Say for some reason, any of these things don’t come, or it feels like a significant amount of struggle and, it’s not flowing. That doesn’t mean you should turn around and go back home. It just means to keep moving forward, listening to your gut, until you find your place.

Our journey as human beings is not…
about following a pre-ordained path, but about creating that path.
Life rarely makes anymore sense when things are done “in order.”
Life makes sense when we are centered in our hearts and
we let go of resisting how our own unique journey needs to unfold in its own beautifully unruly way.
— Unknown

WE GO WHERE THE WIND PULLS US

I ended up going to the Kootenays, by the way, where I lived for two years.

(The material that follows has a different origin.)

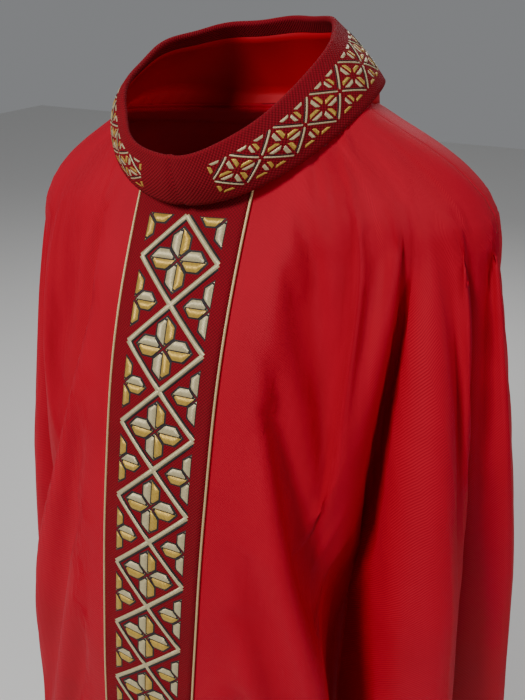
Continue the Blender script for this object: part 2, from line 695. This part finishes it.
# %% Shoulder tapes
TAPE_HALF, TAPE_ROWS = 0.012, 12
for side, column_index in (("left", quarter), ("right", 3 * quarter)):
    seam = settled_ring[column_index]
    lengths = np.concatenate([[0], np.cumsum(np.linalg.norm(np.diff(seam, axis=0), axis=1))])
    rows = []
    for length in np.linspace(0.030, 0.100, TAPE_ROWS):
        centre = [np.interp(length, lengths, c) for c in seam.T] - np.array((0, 0, 0.0034))
        rows.append([centre + np.array((0, offset, -abs(offset) * 0.3))
                     for offset in np.linspace(-TAPE_HALF, TAPE_HALF, 5)])
    tape = grid_piece(f"{side}_shoulder_seam_tape", np.array(rows), RED_TAPE, wall=0.0006)
    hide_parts(f"{side}_shoulder_tape")
    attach(tape, "root")
print("tapes", 2)

# %% [markdown]
# ## The orphreys
# The orphrey is a strip of the collar's basket weave, backed with interfacing, topstitched
# down the middle of the front and of the back and edged with gold cord. It lies on the pinned
# part of the cloth, so its place is known exactly: how far down from the neckline, and how
# far to one side.

# %% Places on a strip
STRIP_WIDTH, STRIP_LIFT, STRIP_WALL = 0.105, 0.0016, 0.0012
CORD_RADIUS = 0.0011


class Strip:
    """The middle of the front or of the back, as a surface to lay things on."""

    def __init__(self, face):
        self.front = face == "front"
        self.turn = 0.0 if self.front else np.pi
        line = hang(self.turn, DOWN)
        neck, hem = cloth_limits(np.array([self.turn]))
        steps = np.linalg.norm(np.diff(line, axis=0), axis=1)
        distance = np.concatenate([[0], np.cumsum(steps)])
        self.start = float(np.interp(neck[0], DOWN, distance))
        self.length = float(np.interp(hem[0], DOWN, distance)) - self.start
        self.distance = distance

    def surface(self, across, down):
        """Points on the cloth; across is towards the wearer's left, down from the neckline."""
        along = np.interp(down + self.start, self.distance, DOWN)
        half = np.interp(along, DOWN, PROFILE[:, 1])
        lean = np.arcsin(np.clip(across / half, -1, 1))
        return hang(lean if self.front else np.pi - lean, along)

    def lay(self, across, down, lift):
        """Points lifted off the cloth, square to it."""
        across, down, lift = np.broadcast_arrays(across, down, lift)
        tiny = 0.002
        side = self.surface(across + tiny, down) - self.surface(across - tiny, down)
        fall = self.surface(across, down + tiny) - self.surface(across, down - tiny)
        normal = np.cross(side, fall)
        normal /= np.linalg.norm(normal, axis=-1, keepdims=True)
        outward = -1.0 if self.front else 1.0
        normal *= np.sign((normal[..., 1:2]) * outward)
        return self.surface(across, down) + normal * lift[..., None]


def cord_between(name, points, radius, finish):
    """A tube of eight sides along a line of points, with threads that wind round it."""
    points = np.asarray(points)
    tangent = np.gradient(points, axis=0)
    tangent /= np.linalg.norm(tangent, axis=1, keepdims=True)
    side = np.cross(tangent, (0, 1, 0))
    side /= np.linalg.norm(side, axis=1, keepdims=True)
    up = np.cross(side, tangent)
    angles = np.linspace(0, 2 * np.pi, 9)
    ring = (np.cos(angles)[None, :, None] * side[:, None] + np.sin(angles)[None, :, None]
            * up[:, None]) * radius
    tube = (points[:, None] + ring).swapaxes(0, 1)[::-1]
    piece = grid_piece(name, tube, finish)
    weld = bmesh.new()
    weld.from_mesh(piece.data)
    bmesh.ops.remove_doubles(weld, verts=weld.verts, dist=1e-6)
    bmesh.ops.holes_fill(weld, edges=[e for e in weld.edges if e.is_boundary], sides=10)
    bmesh.ops.recalc_face_normals(weld, faces=weld.faces)
    weld.to_mesh(piece.data)
    weld.free()
    for loop in piece.data.uv_layers["threads"].data:
        across, along = loop.uv
        loop.uv = (along + across, across - along)
    return piece


STRIPS = {face: Strip(face) for face in ("front", "back")}
for face, strip in STRIPS.items():
    rows = np.linspace(0.0, strip.length, 200)
    edge = STRIP_WIDTH / 2
    across = np.linspace(-edge, edge, 17)
    points = strip.lay(across[:, None], rows[None, :], STRIP_LIFT)
    if not strip.front:
        points = points[::-1]
    orphrey = grid_piece(f"{face}_orphrey_cloth", points, RED_HOPSACK, wall=STRIP_WALL)
    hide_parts(f"{face}_orphrey", f"{face}_orphrey_interfacing")
    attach(orphrey, "root")
    for side, sign in (("right", -1), ("left", 1)):
        line = strip.lay(sign * (edge + CORD_RADIUS * 0.6), np.linspace(0, strip.length, 320),
                         STRIP_LIFT)
        edging = cord_between(f"{face}_{side}_edge_cord", line, CORD_RADIUS, CORD_GOLD)
        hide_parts(f"{face}_orphrey_{side}_cord")
        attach(edging, "root")
    print(face, "strip", round(strip.length, 3), "m")

# %% [markdown]
# ## Satin-stitched motifs
# The embroidery repeats one diamond: four bars, and a flower of four petals. Each petal is two
# halves whose threads meet in a rib, one half pale and one half gold, so the flower glints
# like a folded leaf. One small cushion of thread is modelled from a grid, domed in the middle,
# and every bar and half petal is a copy of it, stretched to its own four corners and laid on
# the strip.

# %% The pad of thread that everything is cut from
PAD_ALONG, PAD_ACROSS = 8, 4
bpy.ops.mesh.primitive_grid_add(x_subdivisions=PAD_ALONG, y_subdivisions=PAD_ACROSS, size=2,
                                location=(0, 0, 0))
pad = bpy.context.object
pad.name = "thread_pad"
bpy.ops.object.mode_set(mode="EDIT")
bpy.ops.mesh.select_all(action="SELECT")
bpy.ops.transform.resize(value=(0.5, 0.5, 1))
bpy.ops.transform.translate(value=(0.5, 0.5, 0))
bpy.ops.object.mode_set(mode="OBJECT")
PAD_POINTS = np.array([v.co for v in pad.data.vertices])
PAD_FACES = np.array([p.vertices for p in pad.data.polygons])
bpy.data.objects.remove(pad)
dome = np.clip(1 - (2 * PAD_POINTS[:, 1] - 1) ** 2, 0, 1) ** 0.5
dome *= np.clip(8 * np.minimum(PAD_POINTS[:, 0], 1 - PAD_POINTS[:, 0]), 0, 1) ** 0.5
print("pad", len(PAD_POINTS), "points", len(PAD_FACES), "faces")


class Threads:
    """Pads of one thread colour, gathered to become one piece."""

    def __init__(self, name, finish):
        self.name, self.finish = name, finish
        self.points, self.faces, self.uvs, self.count = [], [], [], 0

    def stitch(self, corners, place, height, slant=90):
        """One pad with corners (start near, end near, end far, start far), in metres."""
        a, b, c, d = np.asarray(corners, float)
        u, v = PAD_POINTS[:, :1], PAD_POINTS[:, 1:2]
        flat = a * (1 - u) * (1 - v) + b * u * (1 - v) + c * u * v + d * (1 - u) * v
        self.points.append(place(flat[:, 0], flat[:, 1], dome * height))
        axis = (b - a) / np.linalg.norm(b - a)
        angle = math.radians(slant)
        local = np.stack([(flat - a) @ axis, (flat - a) @ np.array((-axis[1], axis[0]))], 1)
        turn = np.array([[math.sin(angle), -math.cos(angle)], [math.cos(angle), math.sin(angle)]])
        self.uvs.append((local @ turn.T)[PAD_FACES].reshape(-1, 2))
        outline = place(*flat[[0, PAD_ALONG, -1]].T, np.zeros(3))
        facing = np.cross(outline[1] - outline[0], outline[2] - outline[0])
        outward = outline[0] * (1, 1, 0)
        faces = PAD_FACES if facing @ outward > 0 else PAD_FACES[:, ::-1]
        if faces is not PAD_FACES:
            self.uvs[-1] = self.uvs[-1].reshape(-1, 4, 2)[:, ::-1].reshape(-1, 2)
        self.faces.append(faces + self.count)
        self.count += len(PAD_POINTS)

    def sew(self):
        """The gathered pads as one object."""
        mesh = bpy.data.meshes.new(self.name)
        mesh.from_pydata(np.concatenate(self.points).tolist(), [],
                         np.concatenate(self.faces).tolist())
        uv = mesh.uv_layers.new(name="threads")
        uv.data.foreach_set("uv", np.concatenate(self.uvs).astype(np.float32).reshape(-1))
        mesh.materials.append(self.finish)
        piece = bpy.data.objects.new(self.name, mesh)
        bpy.context.scene.collection.objects.link(piece)
        for polygon in mesh.polygons:
            polygon.use_smooth = True
        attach(piece, "root")
        return piece


def thread_set(prefix):
    return {"silver": Threads(f"{prefix}_silver_lattice", SILVER),
            "black": Threads(f"{prefix}_black_outlines", BLACK),
            "pale": Threads(f"{prefix}_pale_petals", SILVER),
            "gold": Threads(f"{prefix}_gold_petals", GOLD)}


# %% The diamond and its flower
PETAL = np.array(((2.4, 0.3), (27.5, 0.3), (20.5, 8.8), (10.2, 8.8))) * MM
OUTLINE = np.array(((0.8, -0.2), (29.5, -0.2), (21.5, 9.9), (9.4, 9.9))) * MM
BAR, BLACK_LINE = 0.0042, 0.0018
PAD_HEIGHT, LINE_HEIGHT = 0.0011, 0.0006


def placed(corners, centre, degrees, size=1.0, flip=1):
    """Corners (along, across) turned by an angle about a centre (across strip, down strip)."""
    c, s = math.cos(math.radians(degrees)), math.sin(math.radians(degrees))
    points = np.array(corners) * size * (1, flip)
    return points @ np.array([[c, s], [-s, c]]) + np.array(centre)


def half_petal(threads, place, colour, centre, degrees, size, flip):
    threads["black"].stitch(placed(OUTLINE, centre, degrees, size, flip), place,
                            LINE_HEIGHT * size)
    threads[colour].stitch(placed(PETAL, centre, degrees, size, flip), place,
                           PAD_HEIGHT * size + LINE_HEIGHT * size, slant=flip * 55)


def flower(threads, place, centre, size, quarters=(0, 90, 180, 270)):
    """Petals at the given angles. 0 points to the wearer's left, 90 down the strip."""
    for degrees in quarters:
        for flip in (1, -1):
            normal = degrees + 90 * flip
            pale = normal % 360 in (180, 270)
            half_petal(threads, place, "pale" if pale else "gold", centre, degrees, size, flip)


def bar(threads, place, start, end, size, black_side):
    """A lattice bar between two crossings, with a black line along one side."""
    start, end = np.array(start), np.array(end)
    along = (end - start) / np.linalg.norm(end - start)
    out = np.array((-along[1], along[0]))
    half = BAR * size / 2
    threads["silver"].stitch([start - out * half, end - out * half, end + out * half,
                              start + out * half], place, PAD_HEIGHT, slant=75)
    near, far = out * half * black_side, out * (half + BLACK_LINE * size) * black_side
    inset = along * BAR * size * 0.5
    threads["black"].stitch([start + near + inset, end + near - inset, end + far - inset,
                             start + far + inset], place, PAD_HEIGHT)


def diamond(threads, place, top, half_width, half_height, size):
    """Four bars round a flower; top is its upper corner (across, down)."""
    x, y = top
    corners = ((x, y), (x + half_width, y + half_height), (x, y + 2 * half_height),
               (x - half_width, y + half_height))
    bar(threads, place, corners[0], corners[1], size, -1)
    bar(threads, place, corners[3], corners[2], size, -1)
    bar(threads, place, corners[0], corners[3], size, -1)
    bar(threads, place, corners[1], corners[2], size, -1)
    flower(threads, place, (x, y + half_height), size * 0.98)


def margin_flower(threads, place, centre, inward, size, up=True, down=True):
    """Half a flower at the strip's edge: one petal inwards, and half petals along the edge."""
    for flip in (1, -1):
        normal = inward + 90 * flip
        pale = normal % 360 in (180, 270)
        if (pale and not up) or (not pale and not down):
            continue
        half_petal(threads, place, "pale" if pale else "gold", centre, inward, size, flip)
    colour = "gold" if inward == 0 else "pale"
    if down:
        half_petal(threads, place, colour, centre, 90, size, -1 if inward == 0 else 1)
    if up:
        half_petal(threads, place, colour, centre, 270, size, 1 if inward == 0 else -1)


# %% Both orphreys' embroidery
FIRST_DIAMOND, DIAMOND_COUNT, MARGIN_SIZE = 0.0255, 16, 0.86
EMBROIDERY_LIFT = STRIP_LIFT + 0.0001
for face, strip in STRIPS.items():
    threads = thread_set(face)
    mirror = 1 if strip.front else -1

    def place(across, down, height, strip=strip, mirror=mirror):
        return strip.lay(across * mirror, down, height + EMBROIDERY_LIFT)

    pitch = (strip.length - FIRST_DIAMOND - 0.006) / DIAMOND_COUNT
    for number in range(DIAMOND_COUNT + 1):
        top = FIRST_DIAMOND + number * pitch
        for sign, inward in ((-1, 0), (1, 180)):
            margin_flower(threads, place, (sign * pitch / 2, top), inward, MARGIN_SIZE,
                          up=number > 0, down=number < DIAMOND_COUNT)
        if number < DIAMOND_COUNT:
            diamond(threads, place, (0, top), pitch / 2, pitch / 2, 1.0)
    for name, gathered in threads.items():
        piece = gathered.sew()
        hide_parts(f"{face}_orphrey_embroidery")
        print(piece.name, len(piece.data.polygons), "faces")

# %% [markdown]
# ## The collar's embroidery
# The collar carries the same lattice at three fifths of the size, in a band that starts about
# three centimetres from the front seam. It bends round the neck, so its places are an angle and
# a height.

# %% Places on the collar
COLLAR_DIAMONDS, COLLAR_SIZE = 8, 0.60
BAND_LOW, BAND_HIGH = 0.17, 0.83
BAND_START = 17.0
arc_turns = np.linspace(math.radians(BAND_START), np.pi, 400)
arc_points = collar_point(arc_turns, 0.5, 0.0)
arc = np.concatenate([[0], np.cumsum(np.linalg.norm(np.diff(arc_points, axis=0), axis=1))])
band_length = float(arc[-1])
print("collar band", round(band_length, 3), "m a side")

for side, sign in (("left", 1), ("right", -1)):
    threads = thread_set(f"collar_{side}")
    pitch = band_length / COLLAR_DIAMONDS

    def place(across, down, height, sign=sign):
        """Here down runs round the collar from the front, and across runs up its height."""
        turn = np.interp(down, arc, arc_turns)
        middle = (BAND_LOW + BAND_HIGH) / 2
        share = middle + across / pitch * (BAND_HIGH - BAND_LOW)
        return collar_point(sign * turn, share, height + 0.0002)

    for number in range(COLLAR_DIAMONDS + 1):
        top = number * pitch
        for edge_sign, inward in ((-1, 0), (1, 180)):
            margin_flower(threads, place, (edge_sign * pitch / 2, top), inward,
                          COLLAR_SIZE * MARGIN_SIZE, up=number > 0, down=number < COLLAR_DIAMONDS)
        if number < COLLAR_DIAMONDS:
            diamond(threads, place, (0, top), pitch / 2, pitch / 2, COLLAR_SIZE)
    for name, gathered in threads.items():
        piece = gathered.sew()
        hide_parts(f"collar_{side}_embroidery")
        print(piece.name, len(piece.data.polygons), "faces")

Since then, I have pulled up stumps and moved my life many times, and currently live in El Salvador, Central America. I don’t know if I’ll be here forever, but it’s good for right now, and I’m comfortable with not knowing.

This nomad life, this life where we go where the wind pulls us and move on when a place does not serve us anymore, is not for everyone. But if you’re not happy where you are now the only solution is to change something. And change can only occur with the process of seek-and-search, one footstep after another, without a set plan. It can only happen when we learn to sit comfortably with uncertainty. When can take a leap of faith and trust, trust, trust.

If you want a change, if you want to set out on a truth seeking adventure and go where your gut pulls you, don’t let fear and insecurity win. Focus only one or two footsteps ahead and keep those whiskers sharpened. That’s all you need.